» Problem statement
Render the following material again verbatim, leaving nothing out.

» Collected data
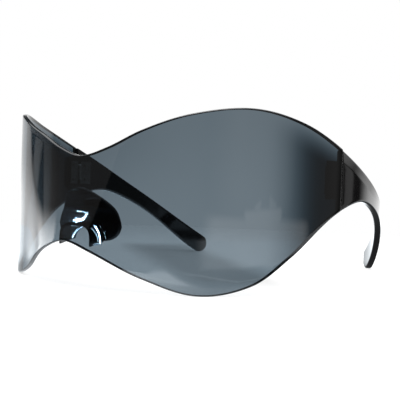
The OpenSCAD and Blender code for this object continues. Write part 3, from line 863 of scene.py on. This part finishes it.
def studio_world():
    """A white sweep behind the object, a dim room in front, and a large soft light above."""
    world = bpy.data.worlds.new("studio")
    bpy.context.scene.world = world
    n = Nodes(world=world)
    x, y, z = n.place("Generated")
    turned = n.math("WRAP", n.math("ADD", n.azimuth(x, y), SWEEP_TURN), 180.0, -180.0)
    el = n.math("MULTIPLY", n.math("ARCSINE", z), 180 / math.pi)

    def patch(az_span, el_span, levels, slope):
        low, high = ((a + SWEEP_TURN + 180) % 360 - 180 for a in az_span[:2])
        risen = el
        if slope:
            rise = n.math("MULTIPLY", n.math("SUBTRACT", turned, low), slope)
            risen = n.math("SUBTRACT", el, rise)
        share = n.math("MULTIPLY", n.window(turned, low, high, az_span[2]), n.window(risen, *el_span))
        level = n.smooth(el, *levels) if len(levels) > 1 else levels[0]
        return n.math("MULTIPLY", share, level)

    total = n.math("ADD", n.smooth(el, *DOME_LEVELS), ROOM_LEVEL)
    for row in ROOM_PATCHES:
        total = n.math("MAXIMUM", total, patch(*row))
    tone = n.feed_all(n.add("CombineColor"), total, total, total)
    mirrored = n.feed_named(n.add("Background"), Color=tone)
    seen = n.feed_named(n.add("Background"), Color=WHITE)
    n.finish(n.for_camera(mirrored, seen))


# Cards and lamps


def glow_card(name, place, size, roll, level):
    """Upright card facing +X that only mirrors show.

    Its light is full over the middle three fifths of the width and the lower three fifths of the height.
    """
    n = Nodes(name)
    _, y, z = n.place()
    wide, high = size
    across = n.window(y, -0.4 * wide, 0.4 * wide, 0.1 * wide)
    upwards = n.smooth(z, 0.1 * high, 0.5 * high, 1.0, 0.0)
    clear = n.add("BsdfTransparent").outputs[0]
    surface = n.blend(n.math("MULTIPLY", across, upwards), clear, n.glow(WHITE, level))
    corners = [(0, sy * wide / 2, sz * high / 2) for sy, sz in ((-1, -1), (1, -1), (1, 1), (-1, 1))]
    mesh = bpy.data.meshes.new(name)
    mesh.from_pydata(corners, [], [(0, 1, 2, 3)])
    mesh.materials.append(n.finish(surface))
    card = new_object(name, mesh)
    card.location = place
    card.rotation_euler = (rad(roll), 0, 0)
    card.visible_camera = False
    card.visible_diffuse = False
    card.visible_shadow = False


def area_light(name, place, aim, size, energy, roll=0):
    data = bpy.data.lights.new(name, "AREA")
    data.shape = "RECTANGLE"
    data.size, data.size_y = size
    data.energy = energy
    light = new_object(name, data)
    light.location = place
    turn = (Vector(aim) - Vector(place)).to_track_quat("-Z", "Y")
    light.rotation_euler = (turn @ Matrix.Rotation(rad(roll), 3, "Z").to_quaternion()).to_euler()
    light.visible_camera = False
    return light


def glint(name, piece, **lamp):
    """Small strong lamp that shows as a highlight on one piece alone, whatever stands between."""
    light = area_light(name, **lamp)
    light.visible_diffuse = False
    takes = bpy.data.collections.new(name + "_takes")
    takes.objects.link(piece)
    light.light_linking.receiver_collection = takes
    light.light_linking.blocker_collection = bpy.data.collections.new(name + "_blocks")


# The whole scene

lens = make_lens()
saddle_plate = make_saddle_plate()
hood = make_hood()
lip = make_lip()
arms = [make_arm(side) for side in SIDES]

plastic = plastic_material()
lens.data.materials.append(lens_material())
lens.data.materials.append(rim_material())
lip.data.materials.append(lip_material())
for piece in [saddle_plate, hood] + arms:
    piece.data.materials.append(plastic)


def dress(node, material):
    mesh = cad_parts[node].data
    mesh.materials.clear()
    mesh.materials.append(material)


blackened_steel = steel_material("blackened_steel", (1, 1, 14), BLACKENED_COLOURS)
turned_steel = steel_material("turned_steel", (1, 1, 3), TURNED_COLOURS)
for side in SIDES:
    dress("hinge_block_" + side, plastic)
    for node in ("front_leaf_", "rear_leaf_", "front_leaf_screws_", "rear_leaf_screws_"):
        dress(node + side, blackened_steel)
    dress("hinge_screw_" + side, turned_steel)

studio_world()
make_floor()
area_light("soft_top", place=(0.25, -0.35, 0.9), aim=(0, 0, 0.03), size=(0.7, 0.5), energy=6)
glow_card("low_card", place=(-0.075, -0.098, 0.015), size=(0.060, 0.048), roll=-20, level=5.5)
glint(
    "glint_plate",
    saddle_plate,
    place=(-0.0489, -0.1201, 0.0218),
    aim=(-0.0017, -0.072, 0.0245),
    size=(0.043, 0.0015),
    energy=0.7,
    roll=5,
)
glint(
    "glint_lip",
    lip,
    place=(0.020, -0.170, 0.040),
    aim=(0, -0.072, 0.02),
    size=(0.06, 0.06),
    energy=1700,
)
bpy.context.scene.view_settings.view_transform = "Standard"

bpy.context.view_layer.update()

» Output for this exercise
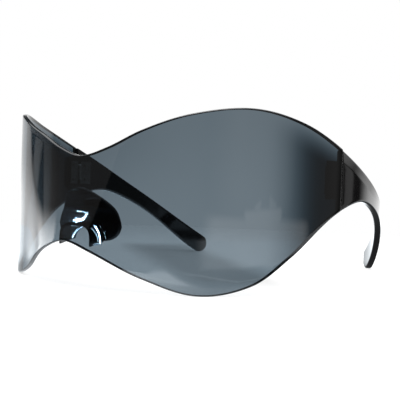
The OpenSCAD and Blender code for this object continues. Write part 3, from line 863 of scene.py on. This part finishes it.
def studio_world():
    """A white sweep behind the object, a dim room in front, and a large soft light above."""
    world = bpy.data.worlds.new("studio")
    bpy.context.scene.world = world
    n = Nodes(world=world)
    x, y, z = n.place("Generated")
    turned = n.math("WRAP", n.math("ADD", n.azimuth(x, y), SWEEP_TURN), 180.0, -180.0)
    el = n.math("MULTIPLY", n.math("ARCSINE", z), 180 / math.pi)

    def patch(az_span, el_span, levels, slope):
        low, high = ((a + SWEEP_TURN + 180) % 360 - 180 for a in az_span[:2])
        risen = el
        if slope:
            rise = n.math("MULTIPLY", n.math("SUBTRACT", turned, low), slope)
            risen = n.math("SUBTRACT", el, rise)
        share = n.math("MULTIPLY", n.window(turned, low, high, az_span[2]), n.window(risen, *el_span))
        level = n.smooth(el, *levels) if len(levels) > 1 else levels[0]
        return n.math("MULTIPLY", share, level)

    total = n.math("ADD", n.smooth(el, *DOME_LEVELS), ROOM_LEVEL)
    for row in ROOM_PATCHES:
        total = n.math("MAXIMUM", total, patch(*row))
    tone = n.feed_all(n.add("CombineColor"), total, total, total)
    mirrored = n.feed_named(n.add("Background"), Color=tone)
    seen = n.feed_named(n.add("Background"), Color=WHITE)
    n.finish(n.for_camera(mirrored, seen))


# Cards and lamps


def glow_card(name, place, size, roll, level):
    """Upright card facing +X that only mirrors show.

    Its light is full over the middle three fifths of the width and the lower three fifths of the height.
    """
    n = Nodes(name)
    _, y, z = n.place()
    wide, high = size
    across = n.window(y, -0.4 * wide, 0.4 * wide, 0.1 * wide)
    upwards = n.smooth(z, 0.1 * high, 0.5 * high, 1.0, 0.0)
    clear = n.add("BsdfTransparent").outputs[0]
    surface = n.blend(n.math("MULTIPLY", across, upwards), clear, n.glow(WHITE, level))
    corners = [(0, sy * wide / 2, sz * high / 2) for sy, sz in ((-1, -1), (1, -1), (1, 1), (-1, 1))]
    mesh = bpy.data.meshes.new(name)
    mesh.from_pydata(corners, [], [(0, 1, 2, 3)])
    mesh.materials.append(n.finish(surface))
    card = new_object(name, mesh)
    card.location = place
    card.rotation_euler = (rad(roll), 0, 0)
    card.visible_camera = False
    card.visible_diffuse = False
    card.visible_shadow = False


def area_light(name, place, aim, size, energy, roll=0):
    data = bpy.data.lights.new(name, "AREA")
    data.shape = "RECTANGLE"
    data.size, data.size_y = size
    data.energy = energy
    light = new_object(name, data)
    light.location = place
    turn = (Vector(aim) - Vector(place)).to_track_quat("-Z", "Y")
    light.rotation_euler = (turn @ Matrix.Rotation(rad(roll), 3, "Z").to_quaternion()).to_euler()
    light.visible_camera = False
    return light


def glint(name, piece, **lamp):
    """Small strong lamp that shows as a highlight on one piece alone, whatever stands between."""
    light = area_light(name, **lamp)
    light.visible_diffuse = False
    takes = bpy.data.collections.new(name + "_takes")
    takes.objects.link(piece)
    light.light_linking.receiver_collection = takes
    light.light_linking.blocker_collection = bpy.data.collections.new(name + "_blocks")


# The whole scene

lens = make_lens()
saddle_plate = make_saddle_plate()
hood = make_hood()
lip = make_lip()
arms = [make_arm(side) for side in SIDES]

plastic = plastic_material()
lens.data.materials.append(lens_material())
lens.data.materials.append(rim_material())
lip.data.materials.append(lip_material())
for piece in [saddle_plate, hood] + arms:
    piece.data.materials.append(plastic)


def dress(node, material):
    mesh = cad_parts[node].data
    mesh.materials.clear()
    mesh.materials.append(material)


blackened_steel = steel_material("blackened_steel", (1, 1, 14), BLACKENED_COLOURS)
turned_steel = steel_material("turned_steel", (1, 1, 3), TURNED_COLOURS)
for side in SIDES:
    dress("hinge_block_" + side, plastic)
    for node in ("front_leaf_", "rear_leaf_", "front_leaf_screws_", "rear_leaf_screws_"):
        dress(node + side, blackened_steel)
    dress("hinge_screw_" + side, turned_steel)

studio_world()
make_floor()
area_light("soft_top", place=(0.25, -0.35, 0.9), aim=(0, 0, 0.03), size=(0.7, 0.5), energy=6)
glow_card("low_card", place=(-0.075, -0.098, 0.015), size=(0.060, 0.048), roll=-20, level=5.5)
glint(
    "glint_plate",
    saddle_plate,
    place=(-0.0489, -0.1201, 0.0218),
    aim=(-0.0017, -0.072, 0.0245),
    size=(0.043, 0.0015),
    energy=0.7,
    roll=5,
)
glint(
    "glint_lip",
    lip,
    place=(0.020, -0.170, 0.040),
    aim=(0, -0.072, 0.02),
    size=(0.06, 0.06),
    energy=1700,
)
bpy.context.scene.view_settings.view_transform = "Standard"

bpy.context.view_layer.update()